The issue is that the search can get into an endless loop of repeated states. This is therefore bad as long as it is possible to repeat states.
There is a cost associated with preventing repeats. It can be prohibitively expensive (computationally and or storage-wise) to prevent repeats.
Briefly outline how breadth-first search is used for finding a path from the start state to a goal state?
- Every possible neigboring state is examined
- if no goal states are found, repeat the process for every neigboring state until a goal state is found.
Briefly outline how uniform-cost search is used for finding a path from the start state to a goal state?
- Examine all neighboring nodes, add the lowest cost node to the open list
- repeat with the lowest cost node until the goal is reached.
What are some advantages/disadvantages of using the depth-first search as opposed to the breadth-first search?
Depth first search does not have to keep each level of the tree in memory, but is not complete without backtracking, making it very vulnerable to loops.
How does the iterative deepening depth-first search work?
- A chosen depth is decided
- depth first search is done on the tree to the chosen depth
- if no solution is found at the depth, the depth is increased and depth first search is repeated to the new depth
When is a search algorithm said to be complete?
- It searches all possiblilites, breadth first search is complete
When is a search algorithm said to be optimal?
- It finds the ideal solution (least cost)
In the context of informed state-space search
What is a hueristic function
It is a function h(n) that estimates the cost of a path between the current state and the final state.
What value is used to order the nodes on the open list?
The value of the f(n) + h(n) + current cost or g(n) is used to order the nodes.
At what stage do you know that you have found the shortest path to the goal state?
When the goal state is reached, the current path is the shortest, but this is not necessarily accurate depending on the heuristic.
Admissible? consequences?
- admissible heuristics always have a value smaller than the actual path cost.
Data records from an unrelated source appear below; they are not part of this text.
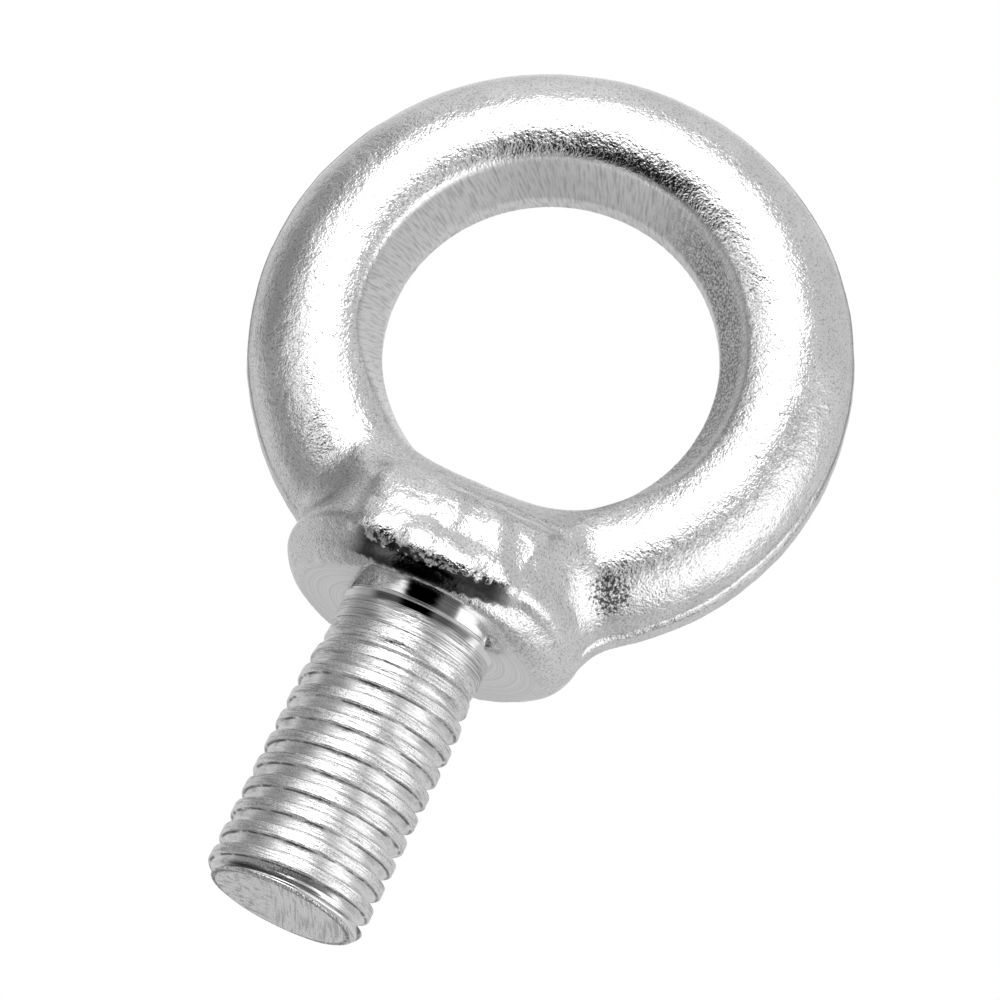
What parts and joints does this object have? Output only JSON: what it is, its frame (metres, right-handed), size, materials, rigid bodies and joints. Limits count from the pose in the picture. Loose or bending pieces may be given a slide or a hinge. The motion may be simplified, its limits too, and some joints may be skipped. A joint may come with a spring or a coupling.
{
  "type": "shoulder eye bolt",
  "caption": "Forged lifting eye bolt: round-bar ring eye on a rounded hub and collar with a flat seat, above a short threaded shank.",
  "frame": {"origin": "centre of the collar's flat seat, on the thread axis", "axes": "+Z along the thread axis from the seat towards the eye, Y along the axis of the eye's bore, X across the ring"},
  "size_m": [0.0414, 0.021, 0.0636],
  "materials": {
    "forged_zinc": "bright zinc plating over a fine-grained forged skin",
    "turned_zinc": "bright zinc plating over turned surfaces",
    "thread_zinc": "bright zinc plating over a rolled thread"
  },
  "bodies": {
    "root": {"eye_ring": "forged_zinc", "hub": "forged_zinc", "collar": "forged_zinc", "neck": "turned_zinc", "threaded_shank": "thread_zinc"}
  },
  "joints": []
}
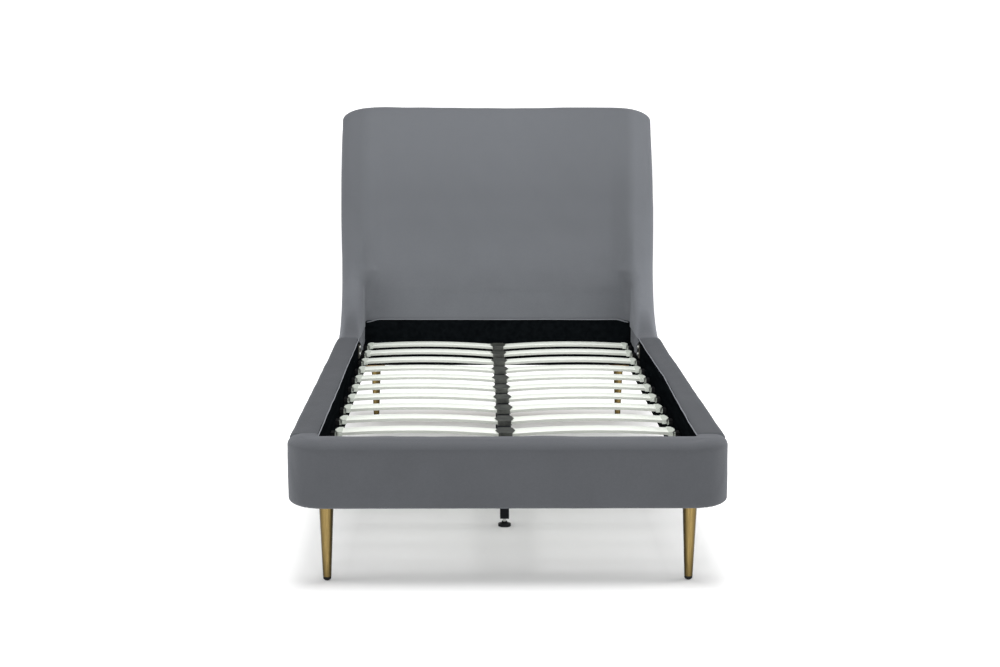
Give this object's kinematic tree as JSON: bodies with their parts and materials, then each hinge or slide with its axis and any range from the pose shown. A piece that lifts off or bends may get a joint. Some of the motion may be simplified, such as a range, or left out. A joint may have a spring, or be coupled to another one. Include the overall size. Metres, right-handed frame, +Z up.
{
  "type": "sleigh bed",
  "caption": "Twin-size upholstered platform bed with a winged sleigh headboard, padded rails, sprung timber slats, a centre beam and tapered metal legs.",
  "frame": {"origin": "on the floor under the middle of the bed", "axes": "+X to the right seen from the foot end, +Y towards the headboard, +Z up"},
  "size_m": [1.15, 2.175, 1.176],
  "materials": {
    "velvet": "matte",
    "timber": "matte",
    "black_board": "matte",
    "birch": "satin",
    "holder_plastic": "matte",
    "cap_plastic": "matte",
    "black_steel": "satin",
    "zinc_steel": "satin",
    "gold_metal": "satin",
    "glide_rubber": "satin",
    "foot_plastic": "matte"
  },
  "bodies": {
    "bed_frame": {"headboard_pad": "velvet", "headboard_back": "velvet", "wing_pad_left": "velvet", "wing_pad_right": "velvet", "side_rail_pad_left": "velvet", "side_rail_pad_right": "velvet", "foot_rail_pad": "velvet", "headboard_frame": "timber", "head_panel": "black_board", "wing_board_left": "black_board", "wing_board_right": "black_board", "side_rail_board_left": "black_board", "side_rail_board_right": "black_board", "foot_rail_frame": "black_board", "slat_ledge_left": "black_board", "slat_ledge_right": "black_board", "slat_holders_left": "holder_plastic", "slat_holders_right": "holder_plastic", "centre_slat_caps": "cap_plastic", "centre_beam": "black_steel", "beam_brackets": "black_steel", "centre_legs": "black_steel", "rail_brackets": "zinc_steel", "frame_bolts": "zinc_steel", "leg_inserts": "zinc_steel", "leg_front_left": "gold_metal", "leg_front_right": "gold_metal", "leg_rear_left": "gold_metal", "leg_rear_right": "gold_metal", "leg_glides": "glide_rubber", "slat_left_01": "birch", "slat_left_02": "birch", "slat_left_03": "birch", "slat_left_04": "birch", "slat_left_05": "birch", "slat_left_06": "birch", "slat_left_07": "birch", "slat_left_08": "birch", "slat_left_09": "birch", "slat_left_10": "birch", "slat_left_11": "birch", "slat_left_12": "birch", "slat_right_01": "birch", "slat_right_02": "birch", "slat_right_03": "birch", "slat_right_04": "birch", "slat_right_05": "birch", "slat_right_06": "birch", "slat_right_07": "birch", "slat_right_08": "birch", "slat_right_09": "birch", "slat_right_10": "birch", "slat_right_11": "birch", "slat_right_12": "birch"},
    "foot_stem_1": {"levelling_stem_1": "zinc_steel"},
    "foot_pad_1": {"levelling_pad_1": "foot_plastic"},
    "foot_stem_2": {"levelling_stem_2": "zinc_steel"},
    "foot_pad_2": {"levelling_pad_2": "foot_plastic"},
    "foot_stem_3": {"levelling_stem_3": "zinc_steel"},
    "foot_pad_3": {"levelling_pad_3": "foot_plastic"}
  },
  "joints": [
    {"name": "foot_1_height", "type": "slide", "parent": "bed_frame", "child": "foot_stem_1", "axis": [0, 0, 1], "range_m": [-0.015, 0.008]},
    {"name": "foot_1_spin", "type": "hinge", "parent": "foot_stem_1", "child": "foot_pad_1", "pos_m": [0, -0.51227, 0], "axis": [0, 0, 1], "range_deg": [-3610, 1930]},
    {"name": "foot_2_height", "type": "slide", "parent": "bed_frame", "child": "foot_stem_2", "axis": [0, 0, 1], "range_m": [-0.015, 0.008]},
    {"name": "foot_2_spin", "type": "hinge", "parent": "foot_stem_2", "child": "foot_pad_2", "pos_m": [0, -0.02, 0], "axis": [0, 0, 1], "range_deg": [-3610, 1930]},
    {"name": "foot_3_height", "type": "slide", "parent": "bed_frame", "child": "foot_stem_3", "axis": [0, 0, 1], "range_m": [-0.015, 0.008]},
    {"name": "foot_3_spin", "type": "hinge", "parent": "foot_stem_3", "child": "foot_pad_3", "pos_m": [0, 0.47227, 0], "axis": [0, 0, 1], "range_deg": [-3610, 1930]}
  ],
  "couplings": [
    {"joint": "foot_1_spin", "follows": "foot_1_height", "rad_per_m": 4188.8},
    {"joint": "foot_2_spin", "follows": "foot_2_height", "rad_per_m": 4188.8},
    {"joint": "foot_3_spin", "follows": "foot_3_height", "rad_per_m": 4188.8}
  ]
}
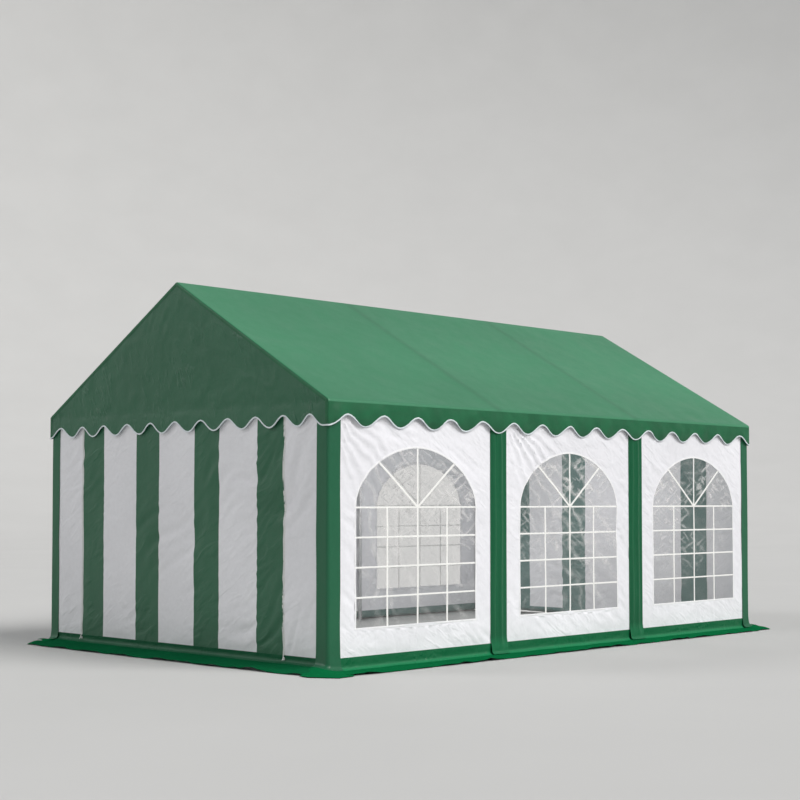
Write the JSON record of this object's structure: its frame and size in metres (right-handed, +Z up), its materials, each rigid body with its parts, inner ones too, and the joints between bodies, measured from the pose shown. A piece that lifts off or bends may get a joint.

- The estimation will always be less than the real value, meaning that it is inaccurate to some degree.
consistent? consequences?
- consistent heuristics always less than or equal to the estimated cost of the neighboring nodes + cost to get to neighbors.
- Estimated cost f(n) is non-decreasing.
A* algorithm optimal?
If nodes have finite branching factor, the heuristic is admissible and consistent, then A* is optimal
What happens when a heuristic dominates another heuristic?
\(h_2 \ge h_1\) and both are admissible, h2 is better
In the context of hill climbing search
What is the main idea underlying the hill climbing search
- You climb a hill to find the local max. the surrounding values are both less (or greater if min)
What are the local and global maxima and minimal
Select a random state for a 4 queens problem and show all neighboring states
\(\mathbb{NO}\)
How can we avoid local minima
- cycle detection
- blacklist previously visited states
When is hill climbing better
- it is more memory and computationally efficient, so for larger amounts of possibilities, it performs better.
Map coloring with hill climbing?
Use some hueristic to score the different regions of the map ajoining the current region. 
In the context of adversarial search
How does minmax algorithm work?
2 players (min and max) that want the opposite thing. At each level of tree, the min or the max is found, depending on the player. 
What guarantee does each player have
The move will be the best based on the best moves the other player makes
What is the advantaged gained by alpha beta pruning
- don't have to do as much work! only some of the values need to be compared.
Is pruning expected to be different right to left and left to right?
yes, consider the above example, no pruning would occur right to left, but 4 nodes can be pruned left to right.
Move ordering, is it good?
Move ordering can be used to maximize the amount of pruning that occurs. Again consider the above example. It has ideal ordering for left to right pruning.
In the context of constrain satisfaction problems
Unary, binary, and global constraints
What is the meaning of arc-consistency
| X | Y |
| 1 | 2 |
| 2 | 3 |
| 3 | 4 |
The arc Y = X+1 is consistent
backtracking in CSPs
Variable and value ordering
Least constraining value
AC-3
Iterate through each condition (arc), adding the reverse to the open list, until consistency is reached (the lists stop changing).